With that in mind I invite you, my colleagues, to create guest posts on the “Forgotten Heroes” of behavior analysis that you admire. These can be people who once were considered iconic but now get mentioned too little (people like Nat Schoenfeld, Israel Goldiamond, Betty Hart, Beth Sulzer-Azaroff, or Sidney Bijou). Or they can be people who perhaps never got their proper due, as I’ll illustrate in an upcoming post. Your Hero might have left behind a huge body of systematic work, or perhaps only a single pivotal study or program. Inspiration is where you find it.

The idea of these posts is not to eulogize Forgotten Heroes or produce bibliographies of their work, but rather to explain why they mattered. What critical problems did they address? What work habits and ways of thinking fueled their accomplishments? A Forgotten Heroes post will succeed if it brings its subject to life for a new generation and makes clear how that person is a role model of continuing value.

Importantly, who qualifies as a hero is subjective. We all know about different aspects of behavior analysis and have different ideas about what makes a role model. And that is perfect — variety is the spice of life. In behavioral terms I hope this series can provide multiple exemplar training by highlighting a wide range of desirable behavioral repertoires.

The target audience is primarily early-career behavior analysts whose training might have overlooked Forgotten Heroes, but a good post will be of interest to most behavior analysts. If you’re interested in celebrating a Forgotten Hero, send your idea to me at tscritc@ilstu.edu and I’ll provide some guidelines for creating your guest post.
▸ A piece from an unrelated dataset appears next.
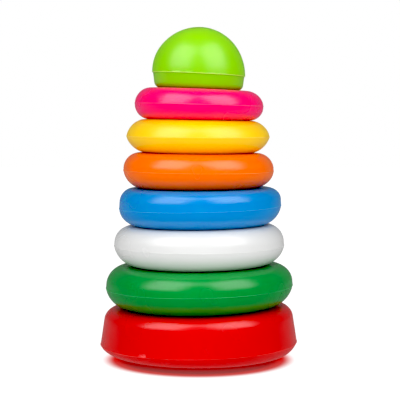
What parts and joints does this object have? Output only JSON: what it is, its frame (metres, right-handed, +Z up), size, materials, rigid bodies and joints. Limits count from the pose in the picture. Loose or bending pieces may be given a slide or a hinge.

Tips and Guidelines for Guest Posts

  • If you have an idea, please check with me before proceeding. I’m all for celebrating all kinds of contributions but want to  answer your questions before you get started.
  • Check out an example post, but don’t be constrained by it. Most important thing I can tell you: Your post should be what is required to highlight the contribution you want to highlight. These are truly guidelines, not rules.
  • Maximum length is 3000 words. Shorter posts (1200-2000 words) are more likely to be read.
  • Conversational language is preferred where possible and will help to hold reader attention. In blogging it’s better to be too informal than to get lost in the technical weeds.
  • At the top put “By [your name and affiliation] with your email address in parentheses. Example: By Tom Critchfield, Illinois State University (tscritc@ilstu.edu)
  • Start with a sentence-length statement completing the proclamation: “What we’re celebrating:” That is, in a nutshell, what is the contribution of your Forgotten Hero that you wish to highlight? Here’s an example. What we’re celebrating: Bill Buskist played a pivotal role in helping human operant research, which once was marginalized, become a central part of the experimental analysis of behavior.
  • The rest of the post should focus mainly on that contribution. Although you can flesh out the post with additional context about your Forgotten Hero (both personal and professional), avoid the urge to summarize an entire career as might be done in a professional obituary. An informal target is for 2/3 of the post to address “What we’re celebrating.”
  • As I did in this example post, consider including a comment on why we don’t notice your Forgotten Hero so much these days. Often this is because what was once groundbreaking succeeded so well that we simply take it for granted now. But there are other possibilities — e.g., perhaps your Forgotten Hero did cool work that, unfortunately, nobody built upon because the discipline’s priorities shifted (for better or worse). Whatever the details, such comments can clarify how your historical note sheds light on the discipline as it’s familiar to us today. It’s okay to be subjective here.
  • Keep in mind that stories bring people to life. If possible, supplement the presentation of facts with brief anecdotes. If these connect to you personally in some way, all the more interesting.
  • Images, including a photo of the Forgotten Hero, work well in blog posts but these must be non-copyrighted or something you have written permission to reproduce. Here’s the one unbreakable rule: ABAI won’t track down permissions for you and we can’t use copyrighted stuff.
  • Optional: Close with references for 2-5 papers that capture something important about your Forgotten Hero.
  • Expect me to do routine light copyediting and to help you with a title that works well in the blog medium.